Bill and Bonnie lived in a terrific little house with a yard and a garden and pets; Bonnie worked and made a good income, while Bill held down a job but also made it his job to make this house a home, to contribute in artistic, aesthetic, sensitive, and husbandly ways.

Bonnie was “the rose” and Bill “the hollyhock”, and they lay together in their “flower bed”.

This was Disney, folks.

And, crucially, the rose was crazy jealous and possessive of her hollyhock.

Now this was the highest compliment Bill had ever received. For the first time, he had a woman he knew would not cheat on him, and yet she loved him so much she was worried about him cheating on her! His love actually mattered to her. This was a stunning turn of events for Bill. Bonnie followed him around, kept track of him, made him jettison the various other lady friends he had. Bonnie cried and got angry when she fretted that Bill might be wavering in his love for her, which of course he was not. But it was just so incredible that she would be so paranoid—she wanted him at any cost, and she constantly wanted to win him anew.

And, to top it all off, Bonnie had to have a hysterectomy, so she couldn’t have kids. Bill could be her whole world to her, and vice versa, without interference.

Of course, we will ignore the fact that, despite his happiness with Bonnie, Bill was still dating and murdering hookers. Once again, throw out the profile—no one could have profiled this.

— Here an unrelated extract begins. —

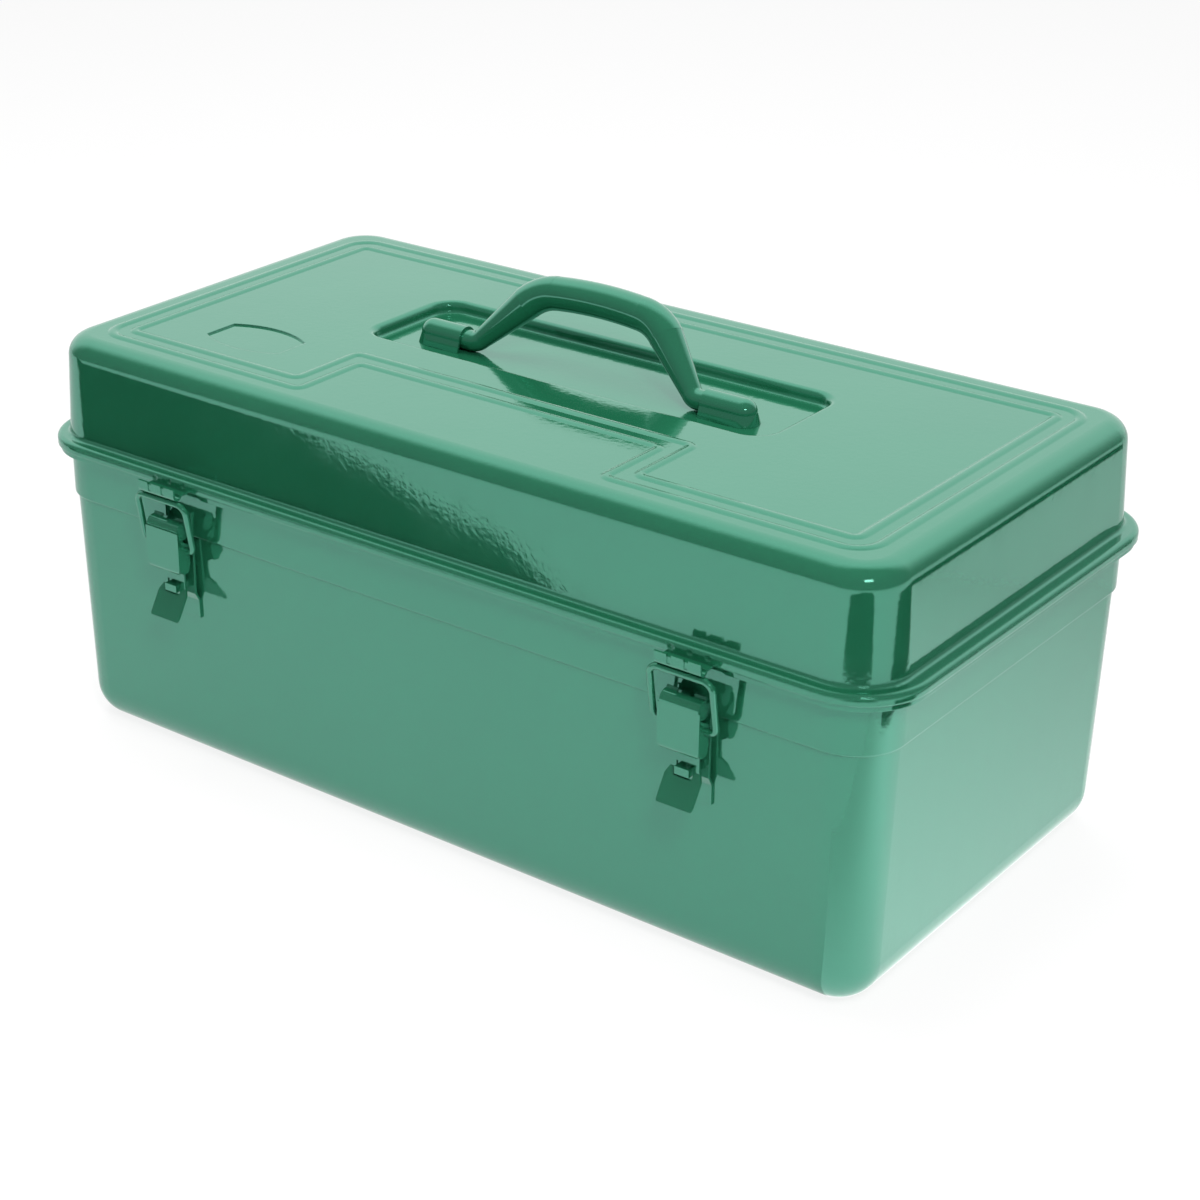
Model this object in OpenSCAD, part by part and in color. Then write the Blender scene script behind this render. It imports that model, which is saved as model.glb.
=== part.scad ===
// Steel toolbox: deep-drawn tub and lid, two wire-bail latches, folding handle,
// two rear hinges and a lift-out tray. All sizes in millimetres.
// Frame: +Z up, the latches face -Y, the origin is at the centre of the underside.

/* [Tub and lid] */
// Length over the lid's rim
overall_l = 460; // [430:1:500]
// Depth over the lid's rim
overall_d = 233; // [228:1:262]
// Height from the underside to the top of the tub's rim
tub_h = 146.4; // [140:0.1:170]
// Height of the lid above the underside of its flange
lid_h = 48.5; // [46:0.1:60]
// Thickness of the sheet steel
sheet = 1; // [0.8:0.1:1.2]
// Corner radius of the wall in plan, outside
wall_r = 23; // [22.5:0.5:28]
// Radius of the tub's bottom edge, outside
bottom_round = 18.5; // [14:0.5:18.5]
// How far the lower wall leans in between the step and the bottom
tub_draft = 2.3; // [1:0.1:2.8]
// How far the wall steps in below the upper band
step_in = 1.5; // [1.3:0.1:2]
// Distance from the rim's top down to the lower end of the step
step_drop = 28.4; // [26:0.1:34]

/* [Rims] */
// How far the lid's rim stands out from the front and rear wall
rim_out = 6; // [5.4:0.1:6.6]
// How far the lid's rim stands out from the end walls
end_out = 7.6; // [6.4:0.1:9]
// Corner radius of the lid's rim in plan, outside
rim_corner = 31; // [28:0.5:33]
// Gap between the lid's skirt and the tub's rim, sideways
rim_play = 0.3; // [0.2:0.05:0.5]
// Gap between the two flanges, in height
rim_gap = 0.4; // [0.3:0.05:0.6]
// Height of the tub's turned-down edge below the rim's top
tub_skirt = 6; // [5:0.1:7]
// How far the lid's skirt reaches below the flange
lid_skirt = 3.7; // [3.2:0.1:5]
// Outer edge radius of the tub's rim
tub_edge_r = 2; // [1.5:0.1:2.2]
// Outer edge radius of the lid's rim
lid_edge_r = 2.5; // [2:0.1:2.8]
// Radius where the lid's wall meets its flange
lid_fillet = 2; // [1.5:0.1:2.5]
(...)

So, as the story goes, one day, in the midst of their perfect little existence, Bill and Bonnie decided they wanted to add chickens to their menagerie. They would start with a hen. They went to a chicken farm, to a woman known as “The Chicken Lady”, and they bought a small incubator and they carefully and jointly picked out one fertilized egg. The Chicken Lady dangled a needle and thread over the egg, watched how the needle swayed and circled, and then she told them that she divined a hen in the egg rather than a rooster—this was a trick that, like others, the Chicken Lady could do with pregnant humans as well.

Bill and Bonnie took their egg and their incubator home, carefully set it all up and monitored it, and, lo and behold, the day came when a crack appeared in the egg. And then the little chick’s egg tooth and beak appeared—Bill and Bonnie couldn’t have been more excited.

Not one just to stand by and let nature take its course, Bill got out the “chicken birthing kit” he’d prepared for the occasion, and he helped the chick out of its egg, helped crack away the shell using cold water and a small paintbrush to brush away the blood where the chick was attached to its yolk sac.

And Bill and Bonnie had themselves a fine and healthy hen.

Bill immediately lay down and let the chick nestle in his chest hair.

Of course, the chick imprinted on him and followed him around like a dog. “Chicken Girl” is what he and Bonnie named it, and Chicken Girl was the perfect pet for the perfect lives of this perfect couple in their perfect house.

Chicken Girl quickly grew and learned to go in and out of the house through the doggie door, and Chicken Girl would fly up to your hand and gently take a bite of meat when proffered, and, as Bill watched with rapt fascination, she would lay eggs inside the house on the kitchen counter. Chicken Girl would even let the real dog, Bonnie’s dog, Myrtle the spaniel, carry her around in its slobbery dog mouth. Yes, everyone and everything was smitten by Chicken Girl

And, finally, when Chicken Girl was old enough, Bill and Bonnie went back to the Chicken Lady for another egg—a rooster— which was similarly incubated and hatched by the perfect couple in their perfect house. Tellingly, the rooster never acquired a name, but he did do his duty, and soon Chicken Girl’s eggs were hatching with dozens of Chicken Girlettes, all of which she would lead around the house and yard, following Chicken Dad Bill. Yes, the rooster may have been the biological father, but he was treated as a nameless, spiritual zero, and this finally led to a confrontation.

The rooster spurred Bill.

And Bill tossed the rooster clear across the yard.

Shaken, the rooster steered clear of Bill after that, but he did fly at Bonnie whenever he had the opportunity, so the perfect couple gave this not-so-perfect rooster away to friends.

And life at the perfect house became perfect again.

Until Bill and Bonnie came back from a camping trip and found Chicken Girl gone.